In one point of his book Maurras develops some rather important considerations in connection to the idea that the French disaster of 1940 seems to be the ultimate effect of a chain of causes that go back far in time and of that only some are of general rule.

The mass that constitutes an avalanche is formed of sand and stone coming from the most various rocks, something that however does not prevent the observer from understanding the small movement or the smallest human push that detached the first lump of snow—thus, before the evidence of any accusing traces (an impression of human finger), before the still visible trajectory of any suspicious footprint (explicitly oriented, clearly directed), the watchful eye discovers in the right point the impulse and the form of a criminal act—that waits only to be identified with the name of its author.

This is an observation which demonstrates, in Maurras, the right orientation to truly deepen the secret history of his country and therefore even to identify the premises of a true reconstruction. Here we are in the area of what we call the “science of subversion”: in regard to which perhaps no country in the world offers such precious research material, as does France.

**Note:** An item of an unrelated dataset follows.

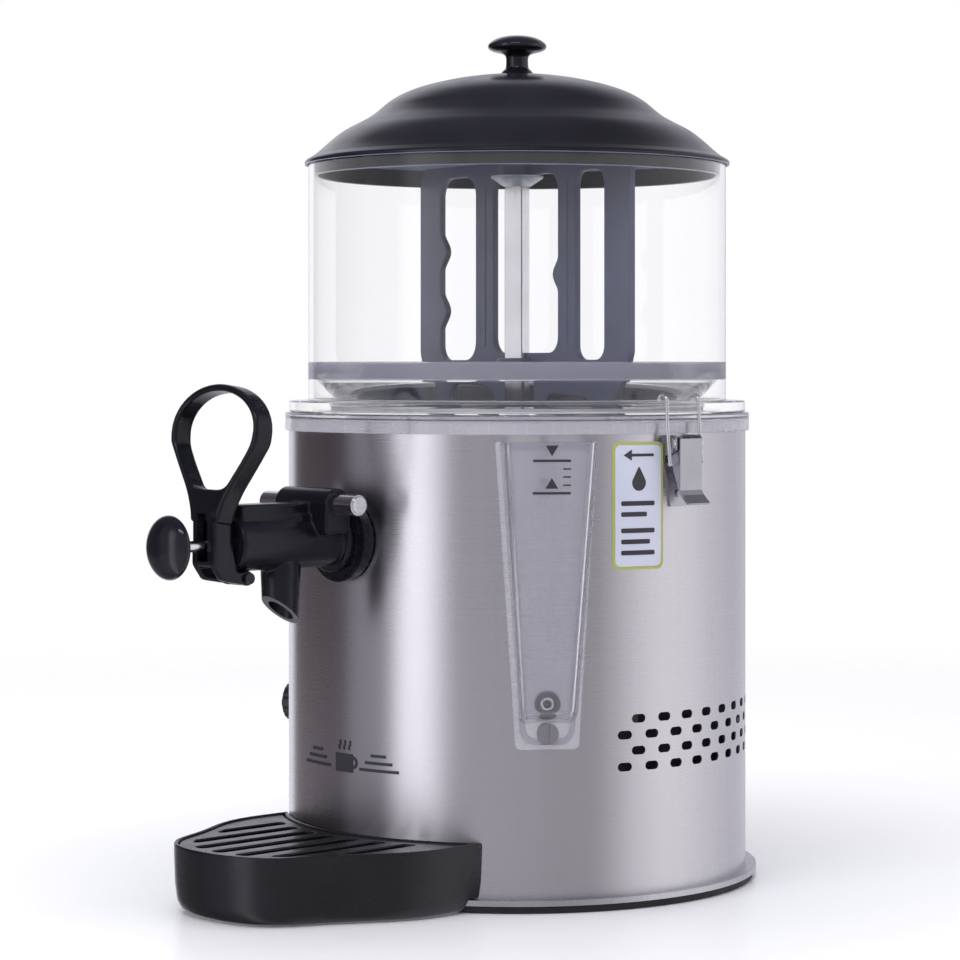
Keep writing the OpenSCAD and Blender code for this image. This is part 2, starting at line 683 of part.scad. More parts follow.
// mushroom knob on the rod
module tap_knob() color("#1c1c21") difference() {
  translate([0, 0, tap_z]) rotate([90, 0, 0]) rotate_extrude($fn = 96) polygon([
    [0, 244], [5, 244], [6, 246], [14.6, 246.2], [16.4, 247.2], [16.8, 248.6],
    [16.2, 250.4], [14, 252.8], [10.5, 254.9], [6, 256.2], [2, 256.6], [0, 256.6]]);
  ycyl(3, -240, -250, tap_z);
}

// round steel pin that locks the barrel
module lock_pin() color("#cfcfd3") translate([0, pin_y, pin_z]) {
  xcyl(5.6, 76);
  for (s = [-1, 1]) translate([s * 38.4, 0, 0]) xcyl(4.9, 1.2);
}

// ---------------------------------------------------------------- drip tray

function tray_pts(g) = [[80 - g, -60], [80 - g, -128], [78.6 - g, -140],
  [75 - g, -152], [69.5 - g, -163.5], [62.5 - g, -175], [56 - g, -186.5],
  [51.5 - g, -196], [46.5 - g, -206 + g * 0.3], [40 - g * 0.9, -214.5 + g * 0.6],
  [31 - g * 0.7, -221 + g * 0.85], [19 - g * 0.4, -225.4 + g],
  [7 - g * 0.1, -227.3 + g]];
module tray_2d(g) polygon(concat(tray_pts(g),
  [for (i = [12 : -1 : 0]) [-tray_pts(g)[i][0], tray_pts(g)[i][1]]]));

// tray shell with a rounded bottom edge and a grate ledge
module drip_tray() color("#19181c") difference() {
  hull() {
    translate([0, 0, 0]) linear_extrude(0.4) tray_2d(9);
    translate([0, 0, 2.2]) linear_extrude(0.4) tray_2d(4.4);
    translate([0, 0, 7]) linear_extrude(0.4) tray_2d(1.6);
    translate([0, 0, 16]) linear_extrude(0.4) tray_2d(0.5);
    translate([0, 0, tray_h - 0.4]) linear_extrude(0.4) tray_2d(0);
  }
  difference() {
    hull() {
      translate([0, 0, 3]) linear_extrude(0.4) tray_2d(13);
      translate([0, 0, 12]) linear_extrude(0.4) tray_2d(5.5);
      translate([0, 0, tray_h]) linear_extrude(0.4) tray_2d(5);
    }
    translate([0, 0, -1]) cylinder(r = body_r + 5.5, h = 60);
    translate([0, 0, -1]) cylinder(r = base_r + 3.5, h = 12);
  }
  difference() {
    translate([0, 0, 33]) linear_extrude(10) tray_2d(2.4);
    translate([0, 0, -1]) cylinder(r = body_r + 3, h = 60);
  }
  translate([0, 0, -1]) cylinder(r = body_r + 0.4, h = 60);
  translate([0, 0, -1]) cylinder(r = base_r + 0.4, h = 8.6);
}

// lift-out grate with slots running from front to back
module drip_grate() color("#201f23") difference() {
  translate([0, 0, 33]) linear_extrude(2.6) tray_2d(2.8);
  translate([0, 0, 0]) cylinder(r = body_r + 3.5, h = 60);
  intersection() {
    translate([0, 0, 30]) linear_extrude(8) tray_2d(9);
    difference() {
      translate([0, 0, 29]) cylinder(r = 400, h = 12);
      translate([0, 0, 28]) cylinder(r = body_r + 9, h = 14);
    }
    union() for (i = [-3 : 3]) translate([i * 17.5 - 4.25, -260, 29])
      cube([8.5, 220, 12]);
  }
}

// ---------------------------------------------------------------- controls

// capillary thermostat behind the casing
module thermostat_body() color("#c8c4ba") at_angle(knob_a) difference() {
  union() {
    translate([112, 0, 89]) cube([22, 34, 28], center = true);
    translate([120, 0, 91.5]) rotate([0, 90, 0]) cylinder(r = 4.9, h = 11, $fn = 48);
    translate([122, 0, 91.5]) rotate([0, 90, 0]) cylinder(r = 3, h = 18, $fn = 48);
  }
}

// temperature dial
module thermostat_knob() color("#1b1b1f") at_angle(knob_a) difference() {
  union() {
    translate([131.2, 0, 91.5]) rotate([0, 90, 0]) cylinder(r = 13.5, h = 2.2);
    translate([133.3, 0, 91.5]) rotate([0, 90, 0]) cylinder(r1 = 12, r2 = 10.8, h = 11.2);
    translate([139, 0, 91.5]) cube([11, 4, 22.6], center = true);
  }
  translate([120, 0, 91.5]) rotate([0, 90, 0]) cylinder(r = 3.06, h = 20.1, $fn = 48);
  translate([144.6, 0, 99.5]) cube([0.8, 1.4, 6], center = true);
}

// snap-in switch housing
module switch_housing() color("#1d1d20") at_angle(switch_a) difference() {
  union() {
    translate([122, 0, 91.5]) cube([20, 19, 28], center = true);
    translate([131.9, 0, 91.5]) cube([2.6, 22.5, 31.5], center = true);
    for (z = [-7, 0, 7]) translate([109, 0, 91.5 + z]) cube([8, 6, 0.8], center = true);
  }
  translate([129, 0, 91.5]) cube([12, 15.6, 24.6], center = true);
}

// lit rocker, pivoted on a cross pin
module switch_rocker() color("#7c1c18") at_angle(switch_a) difference() {
  translate([0, 7.4, 0]) rotate([90, 0, 0]) linear_extrude(14.8) polygon([
    [125.4, 82.6], [132.6, 80.6], [134.2, 80.9], [133, 91.5], [135.8, 102.1],
    [134.4, 102.6], [126.6, 100.4]]);
  translate([128.4, 0, 91.5]) rotate([90, 0, 0]) cylinder(r = 1.2, h = 20, center = true, $fn = 24);
}

// mains terminal block on the bottom plate
module terminal_block() color("#e4e2da") translate([0, 88, 7]) difference() {
  translate([-22, -9, 0]) cube([44, 18, 16]);
  for (x = [-15, -5, 5, 15]) translate([x, 0, 8]) cylinder(r = 2.6, h = 12, $fn = 24);
}

// empty inlet bush in the back of the casing
module cable_gland() color("#1d1d20") at_angle(90) difference() {
  union() {
    difference() {
      translate([128, 0, 32]) rotate([0, 90, 0]) cylinder(r = 12, h = 6.5, $fn = 6);
      translate([0, 0, 10]) cylinder(r = body_r, h = 50);
    }
    translate([118, 0, 32]) rotate([0, 90, 0]) cylinder(r = 8, h = 16, $fn = 48);
    translate([134, 0, 32]) rotate([0, 90, 0]) cylinder(r1 = 9.5, r2 = 7, h = 9, $fn = 48);
    translate([119, 0, 32]) rotate([0, 90, 0]) cylinder(r = 11, h = 4, $fn = 6);
  }
  translate([110, 0, 32]) rotate([0, 90, 0]) cylinder(r = 4, h = 50, $fn = 48);
}

// ---------------------------------------------------------------- drawing

foot_ring();
base_plate();
base_screws();
casing();
water_tank();
heating_element();
safety_thermostat();
inner_pot();
outlet_tube();
center_tube();
gearmotor();
motor_bracket();
drive_shaft();
shaft_bushes();
top_collar();
bowl_gasket();
bowl();
stirrer_hub();
stirrer_paddle();
paddle_nut();
lid();
lid_knob();
lid_screw();
water_gauge();
gauge_gasket();
gauge_screw();
gauge_marks();
gauge_tube();
label();
label_print();
emblem();
right_latch_base();
right_latch_pin();
right_latch_lever();
right_latch_bail();
left_latch_base();
left_latch_pin();
left_latch_lever();
left_latch_bail();
tap_gasket();
tap_flange();
tap_body();
tap_piston();
piston_orings();
tap_rod();
rod_pin();
tap_spring();
tap_handle();
handle_pin();
tap_knob();
lock_pin();
drip_tray();
drip_grate();
thermostat_body();
thermostat_knob();
switch_housing();
switch_rocker();
terminal_block();
cable_gland();
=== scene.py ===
import json
import math

import bmesh
import bpy
from mathutils import Matrix, Vector


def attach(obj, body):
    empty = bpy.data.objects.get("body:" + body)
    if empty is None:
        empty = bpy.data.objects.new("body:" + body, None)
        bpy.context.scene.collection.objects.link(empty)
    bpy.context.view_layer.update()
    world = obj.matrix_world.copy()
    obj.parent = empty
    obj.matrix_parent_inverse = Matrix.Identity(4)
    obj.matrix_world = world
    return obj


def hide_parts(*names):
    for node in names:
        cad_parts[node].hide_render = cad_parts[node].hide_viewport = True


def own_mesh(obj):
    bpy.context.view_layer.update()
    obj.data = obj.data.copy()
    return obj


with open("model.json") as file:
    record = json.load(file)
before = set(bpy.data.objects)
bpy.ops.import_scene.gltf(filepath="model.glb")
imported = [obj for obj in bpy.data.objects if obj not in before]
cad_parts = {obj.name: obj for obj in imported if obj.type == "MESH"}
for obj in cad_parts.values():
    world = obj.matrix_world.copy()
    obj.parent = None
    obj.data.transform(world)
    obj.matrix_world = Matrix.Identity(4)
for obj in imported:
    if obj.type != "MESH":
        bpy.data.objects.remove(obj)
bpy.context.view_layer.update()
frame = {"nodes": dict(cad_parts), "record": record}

M = 0.001
RECORD = frame["record"]
BODY_OF = {n: b for b, ns in RECORD["behaviour"]["bodies"].items() for n in ns}
TAU = 2 * math.pi


# ------------------------------------------------------------------ mesh tools
def finish_mesh(me, angle=38):
    bm = bmesh.new()
    bm.from_mesh(me)
    bmesh.ops.remove_doubles(bm, verts=bm.verts, dist=1e-6)
    bmesh.ops.recalc_face_normals(bm, faces=bm.faces)
    bm.to_mesh(me)
    bm.free()
    me.shade_smooth()
    me.set_sharp_from_angle(angle=math.radians(angle))
    return me


def mesh(name, verts, faces, angle=38):
    me = bpy.data.meshes.new(name)
    me.from_pydata([tuple(v) for v in verts], [], faces)
    return finish_mesh(me, angle)


def raw(name, me):
    ob = bpy.data.objects.new(name, me)
    bpy.context.scene.collection.objects.link(ob)
    return ob


def baked(ob, angle=38, keep=False):
    """The object's mesh with its modifiers applied, as a new mesh."""
    bpy.context.view_layer.update()
    dg = bpy.context.evaluated_depsgraph_get()
    me = bpy.data.meshes.new_from_object(ob.evaluated_get(dg))
    me.transform(ob.matrix_world)
    if not keep:
        bpy.data.objects.remove(ob, do_unlink=True)
    return finish_mesh(me, angle)


def join(name, meshes):
    bm = bmesh.new()
    for me in meshes:
        bm.from_mesh(me)
    out = bpy.data.meshes.new(name)
    bm.to_mesh(out)
    bm.free()
    return out


def move(me, mat):
    me.transform(mat)
    return me


def rot_z(a):
    return Matrix.Rotation(math.radians(a), 4, "Z")


# profile in the (radius, height) plane, turned about Z
def revolve(name, prof, seg=192, closed=True, angle=38):
    verts, faces, rings = [], [], []
    for r, z in prof:
        if r < 1e-7:
            rings.append([len(verts)])
            verts.append((0, 0, z))
        else:
            rings.append(list(range(len(verts), len(verts) + seg)))
            verts += [(r * math.cos(TAU * i / seg), r * math.sin(TAU * i / seg), z) for i in range(seg)]
    n = len(rings)
    for k in range(n if closed else n - 1):
        a, b = rings[k], rings[(k + 1) % n]
        if len(a) == 1 and len(b) == 1:
            continue
        for i in range(seg):
            j = (i + 1) % seg
            if len(a) == 1:
                faces.append((a[0], b[i], b[j]))
            elif len(b) == 1:
                faces.append((a[i], a[j], b[0]))
            else:
                faces.append((a[i], a[j], b[j], b[i]))
    return mesh(name, verts, faces, angle)


def fillet(pts, rad, n=5, closed=True):
    """Rounds the corners of a polygon. rad is one radius or one for each point."""
    out = []
    m = len(pts)
    rr = rad if isinstance(rad, (list, tuple)) else [rad] * m
    for i in range(m):
        p = Vector(pts[i])
        if not closed and i in (0, m - 1) or rr[i] <= 0:
            out.append(tuple(p))
            continue
        a, b = Vector(pts[i - 1]), Vector(pts[(i + 1) % m])
        u, v = (a - p), (b - p)
        la, lb = u.length, v.length
        if la < 1e-9 or lb < 1e-9:
            continue
        u.normalize()
        v.normalize()
        c = max(-1, min(1, u.dot(v)))
        half = math.acos(c) / 2
        if half > math.radians(88) or half < 1e-3:
            out.append(tuple(p))
            continue
        d = min(rr[i] / math.tan(half), 0.48 * la, 0.48 * lb)
        r = d * math.tan(half)
        ctr = p + (u + v).normalized() * (r / math.sin(half))
        s, e = p + u * d - ctr, p + v * d - ctr
        ang = s.angle_signed(e) if len(s) == 2 else 0
        for k in range(n + 1):
            w = -ang * k / n
            out.append((ctr.x + s.x * math.cos(w) - s.y * math.sin(w), ctr.y + s.x * math.sin(w) + s.y * math.cos(w)))
    return out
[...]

If we have to indicate any defect in Maurras’ book, it is that it does not touch at all the problem of the new European order and the corresponding supernational arrangement. We can well understand, in Maurras, the need connected to the formula: France alone first—he himself indicates as much its provisional nature, when he says that, if there is going to be a European “concert”, it is first necessary to make France able to play its part in it. But this image makes clear exactly the gap noted: a single part can be played correctly only by taking the movements from the central motif of an entire symphony. We therefore propose to French nationalism the further task of also taking this point into account and proceeding to an action of mental formation in the sense, as soon as the more immediate needs of reconstruction and internal recovery are realized.